最初に、森府医会長より、「国内・国外ともに混迷する社会情勢のなか、医療安全という非常に大切な分野について、各専門医会などを代表する先生方の意見を十分活かして、京都の医療安全文化を向上させるべく取り組んでいくので、心からご協力をお願い申し上げる」との挨拶があった。
続いて、正副委員長選出が行われ、委員長には依田建吾氏(東山)、副委員長には澤 美彦氏(山科)と勝見泰和氏(宇久)を選出した。
その後、今期最初のディスカッションとして、各委員より医療安全に関するコメントをいただいた。以下、主な意見。
・患者に対して、全ての疾患が100%治るわけではないことを周知していかなければならない。
・“患者の権利宣言”など広く医師会員に対して働き掛けるようなテーマで取り組んでいきたい。
・悪い情報を患者に対して、どのように上手く伝えていくか。
・患者の疑問点には、何でも答えるように心掛けている。
・産科無過失補償制度の対象となる診断基準について、ガイドラインには、どこまで患者に説明すれば良いかなど、コミュニケーションについては書いていないところが気になる。
・良くなって当然とされる手術について、少しでも患者の期待と違う結果になるとクレームを言われる。

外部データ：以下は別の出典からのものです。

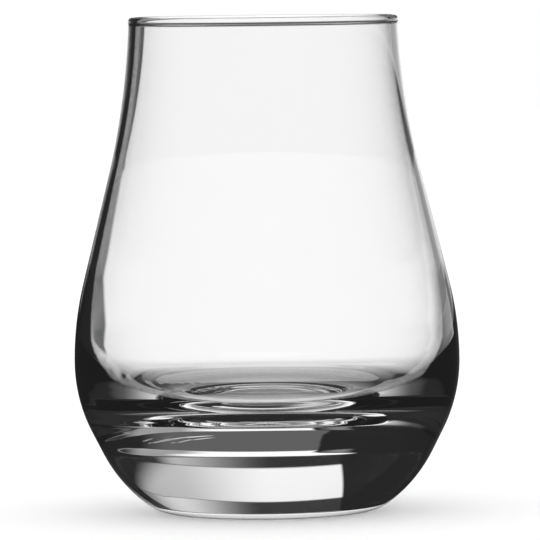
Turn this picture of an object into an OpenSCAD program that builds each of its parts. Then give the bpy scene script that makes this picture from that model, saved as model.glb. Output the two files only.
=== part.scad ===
// Whisky nosing glass: one piece of clear glass with a heavy base, turned about +Z.
// The origin is on the table, at the centre of the ring that the glass stands on.
// Its section is one closed outline of arcs that run into each other without a corner.

/* [Overall] */
// Height from the table to the top of the rim
height = 80; // [72:0.5:90]
// Outer diameter of the bead at the rim
rim_d = 43.6; // [40:0.2:47]
// Outer diameter at the widest part of the bowl
belly_d = 62.2; // [59:0.2:68]
// Height of the widest part above the table
belly_h = 24.5; // [23:0.1:27]
// Diameter of the ring that the glass stands on, at the middle of its flat
foot_d = 29.6; // [26:0.2:33]

/* [Rim] */
// How far the fire-polished bead stands out from the neck
bead_proud = 0.1; // [0.04:0.02:0.16]
// How far the bead stands into the mouth from the neck
bead_inner_proud = 0.19; // [0.1:0.01:0.3]
// Radius of the hollows that run from the bead into the neck, outside and inside
cove_r = 0.8; // [0.5:0.1:1.5]

/* [Bowl, outside] */
// How far the neck still leans inwards at the bead
neck_lean = 2.5; // [0:0.5:4]
// Length of the straight run between the neck and the shoulder
neck_straight = 17.6; // [12:0.2:24]
// Radius of the shoulder above the widest part
shoulder_r = 52; // [40:1:62]
// Radius of the side below the widest part
belly_arc_r = 25; // [22:0.2:28]
// Slope of the straight flank, from upright
flank_angle = 26.8; // [24:0.2:30]
// Length of the straight flank
flank_straight = 3.8; // [1:0.1:5]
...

・患者が多く、速く診てしまうと、説明不足からトラブルに発展することがある。
・診療報酬体系的に、たくさんの患者を診ないと経営が成り立たたず、ひとりの患者にしっかり説明することが難しい。
・病院で患者自らに歩いて手術室へ行ってもらう取り組みをしていると、安全であるためにもかかわらず、サービスが悪いとのクレームが入った。この辺りの意図は広報していきたい。
・交通事故の診断では、被害者と保険会社の間に入って、治療費支払いのトラブルが発生しないように注意して、充分な説明をしている。
・柔整など医療類似行為と医療の違いを認識していない患者が多い。国の規制が甘いこともあり、トラブルの原因になる。
・保険診療より自由診療の方が、患者の要求レベルが高くなる。
・保険診療は行為責任、自由診療は結果責任。
・忙しいときほどコミュニケーション取るように注意している。
・モンスターペイシェントで困ったときは、警察に相談している。
・生活保護の患者が過大な投薬を要求して困っている。
・看護協会では、平成19年度より医療安全管理者養成講習会を開催し、多くの参加者を得ている。
・薬の種類が多く複雑で、事故が多いので、防ぐ取り組みをしている。
・4月より患者にお薬手帳を携行してもらい情報を添付する制度ができた。薬局と医療機関とのコミュニケーションが大切。
・インフォームドコンセントは、傷害行為を免責するための医者の義務。患者の自己決定権と医者の裁量権の両立が必要。
・医療行為には必ず何%かのリスクが存在する。